Dozens of test tubes in a holder

Consortium Led by IBBR Fellow John Moult Fosters Advances in Protein Structure Prediction

Tue, Jan 19, 2021
Part of a plant virus glycoprotein. Computed structure blue, experiment magenta

January 19, 2021 -  Reports from the recent 14th Critical Assessment of Structure Prediction (CASP) community experiment show substantial progress in computing the structure of protein molecules. The three-dimensional structure of proteins provides key insights into understanding many aspects of their function, including disease mechanisms, the effect of genetic mutations, and facilitates the development of new therapeutics and vaccines. IBBR Fellow. Dr. John Moult is CASP Co-Founder and Organizing Committee Chair for this large community experiment.   

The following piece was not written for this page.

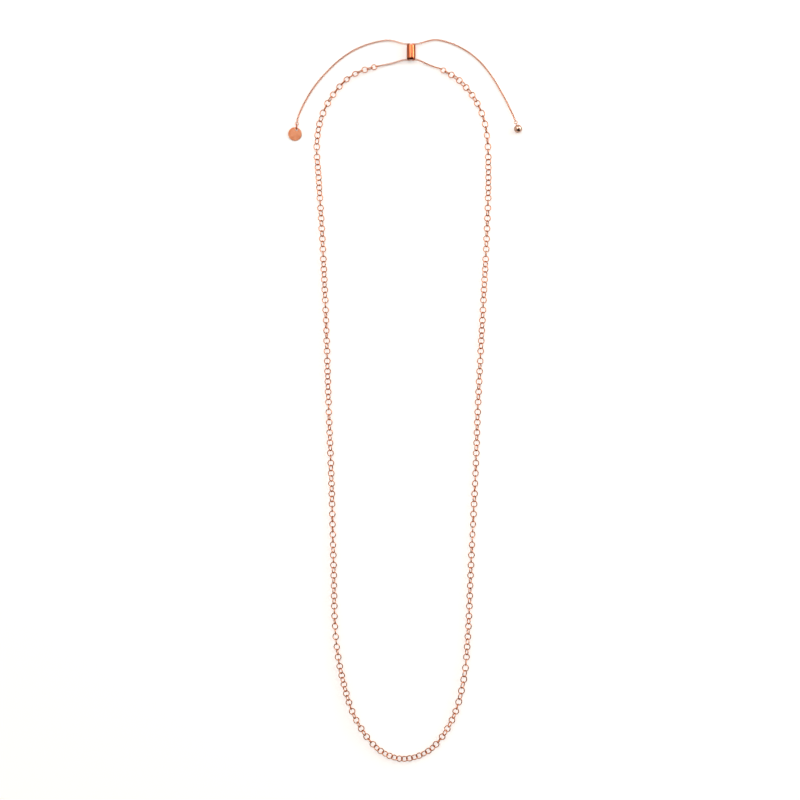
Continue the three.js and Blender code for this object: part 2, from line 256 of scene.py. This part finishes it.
def add_link(shape, centre, along, tilt, size, sides, steps):
    """A closed oval link of a size (length, width, wire).

    tilt is its turn about the chain, 0 where it lies flat.
    """
    length, width, wire = size
    side = sideways(along)
    rise = np.cross(along, side)
    across = side * math.cos(tilt) + rise * math.sin(tilt)
    normal = np.cross(along, across)
    reach, spread = (length - wire) / 2, (width - wire) / 2
    vertices = []
    for i in range(steps):
        turn = 2 * math.pi * i / steps
        out = along * math.cos(turn) / reach + across * math.sin(turn) / spread
        out = out / np.linalg.norm(out)
        middle = centre + along * reach * math.cos(turn) + across * spread * math.sin(turn)
        swell = 1 + SOLDER * math.exp(-(((turn - math.pi / 2) / SOLDER_SPREAD) ** 2))
        for k in range(sides):
            angle = 2 * math.pi * k / sides
            off = out * math.cos(angle) + normal * math.sin(angle)
            vertices.append(middle + off * wire / 2 * swell)
    shape.add(vertices, tube_faces(steps, sides))


def edge_on(index):
    return index % 2 == 0


def even_count(reach, pitch):
    return 2 * round(reach / pitch / 2)


def stations(first, last, count, wire):
    """The middles and the length of so many links between the bar `first` and the bar `last`."""
    step = (last - first - wire - LINK_SLACK) / count
    length = step + 2 * wire + LINK_SLACK
    return [first + (length - wire) / 2 + i * step for i in range(count)], length


def run_tilts(count, last_upright):
    """Each link's turn about the chain, in degrees: upright at the start, flat or upright at the end."""
    lean = random.choice((-1, 1))
    sway = random.uniform(-SWAY, SWAY)
    tilts = [90 * lean]
    for i in range(1, count):
        share = math.sin(math.pi * i / (count - 1))
        if i == count - 1:
            tilt = 90 * lean if last_upright else 0
        elif edge_on(i):
            tilt = lean * random.uniform(*EDGE_TILT) + sway * share
        else:
            tilt = random.uniform(-FLAT_TILT, FLAT_TILT) + sway * share
        tilts.append(tilt)
    for i in range(1, count - 1):
        for other in (tilts[i - 1], tilts[i + 1]):
            short = LEAST_TWIST - abs(tilts[i] - other)
            if short > 0:
                tilts[i] += short if tilts[i] > other else -short
    return tilts


def add_run(shape, route, first, last, count):
    """The loop's links between two bars."""
    middles, length = stations(first, last, count, LINK_WIRE)
    for distance, tilt in zip(middles, run_tilts(count, count % 2 == 1)):
        point, along = route.at(distance)
        size = (length, LINK_WIDTH, LINK_WIRE)
        add_link(shape, point, along, math.radians(tilt), size, LINK_SIDES, LINK_STEPS)


def add_fine_run(shape, route, first, last, ends, first_upright=True, count_odd=False, turned=FINE_LEAN):
    """Fine links between two bars, upright and flat by turns.

    ends gives the width and wire of single links, by place in the run: 0 is the first, -1 the last.
    """
    count = even_count(last - first, FINE_PITCH) + count_odd
    middles, length = stations(first, last, count, FINE_WIRE)
    hand = random.choice((-1, 1))
    for i, distance in enumerate(middles):
        point, along = route.at(distance)
        upright = edge_on(i) == first_upright
        lean = min(turned, FINE_TURN * min(i, count - 1 - i))
        tilt = 90 * upright + hand * lean
        width, wire = ends.get(i) or ends.get(i - count) or (FINE_WIDTH, FINE_WIRE)
        size = (length, width, wire)
        add_link(shape, point, along, math.radians(tilt), size, FINE_SIDES, FINE_STEPS)


def add_ring(shape, centre, along, size, upright):
    outer, wire = size
    tilt = math.pi / 2 if upright else 0
    add_link(shape, centre, along, tilt, (outer, outer, wire), RING_SIDES, RING_STEPS)


# ---------------------------------------------------------------- materials

PLATING_STOPS = (0.3, 0.7)  # noise at which plating is deepest and palest
WEAR_DETAIL = 6
WEAR_DEPTH = 0.00002  # metres, of the relief in metal
BRUSHED_AT = math.radians(35)
BRUSH_SCALE = (600, 14000, 600)  # patches per metre: along the strokes, across them and through the disc
BRUSH_DETAIL = 4
BRUSH_RELIEF = 0.25
SATIN_PATCH = 450
SATIN_STOPS = [(0.35, (0.88, 0.40, 0.23)), (0.6, (0.98, 0.52, 0.33))]
SATIN_ROUGHNESS = (0.26, 0.42)
SILICONE_PATCH = 9000
SILICONE_STOPS = [(0.35, (0.10, 0.022, 0.012)), (0.65, (0.16, 0.038, 0.020))]
SILICONE_ROUGHNESS = (0.55, 0.75)
SILICONE_RELIEF = 0.3
SILICONE_DEPTH = 0.00003


def nodes_of(material):
    material.use_nodes = True
    tree = material.node_tree
    return tree, tree.nodes["Principled BSDF"]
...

Building upon prior CASP challenges where deep learning methods enhanced protein structure predictions relative to experimental findings, results reported at the winter CASP conference show that Artificial Intelligence (AI) methods predict protein structures with accuracy rivaling those determined experimentally. Understanding of protein function and interactions with other biological molecules is greatly enriched by knowledge of protein structure. Each protein is composed of a sequence of amino acids. In many cases, the amino acid sequence is known, but the three-dimensional structure, including how the protein folds and composition of binding surfaces for other molecules is unknown. The sequence contains the information determining the structure, so that in principle the structure can be computed, but this has been challenging in practice over a 50-year history of work on the problem.

CASP is a community experiment formed with the goal of accelerating progress in solving the problem of protein structure prediction by maximizing collaboration, communication, rigor, and transparency. The experiment addresses critical challenges in protein modeling, including determining the structure of single proteins and multi-protein assemblies, residue contacts between amino acids in the 3D-structure, and the accuracy of the computed structures. CASP has seen a series of breakthroughs leading to progressively more accurate methods for calculating single protein structures. About 100 research groups across the world participated in the 14th CASP challenge. Participants submit computationally-derived structure models from amino acid sequences for cases where the experimental structures are not yet available. Independent assessors then compare models with new experimental data for those proteins. The assessment determined that the company DeepMind has developed methods that yield structures of similar accuracy to the experimental methods in many cases.   

These new findings will aid in providing a means of generating higher accuracy models for proteins, and be applied to enhancing the speed of experimental structure determinations. In the future this could advance understanding of protein-protein interactions, development of new drugs as well as repurposing old ones, and improve methods for designing new proteins.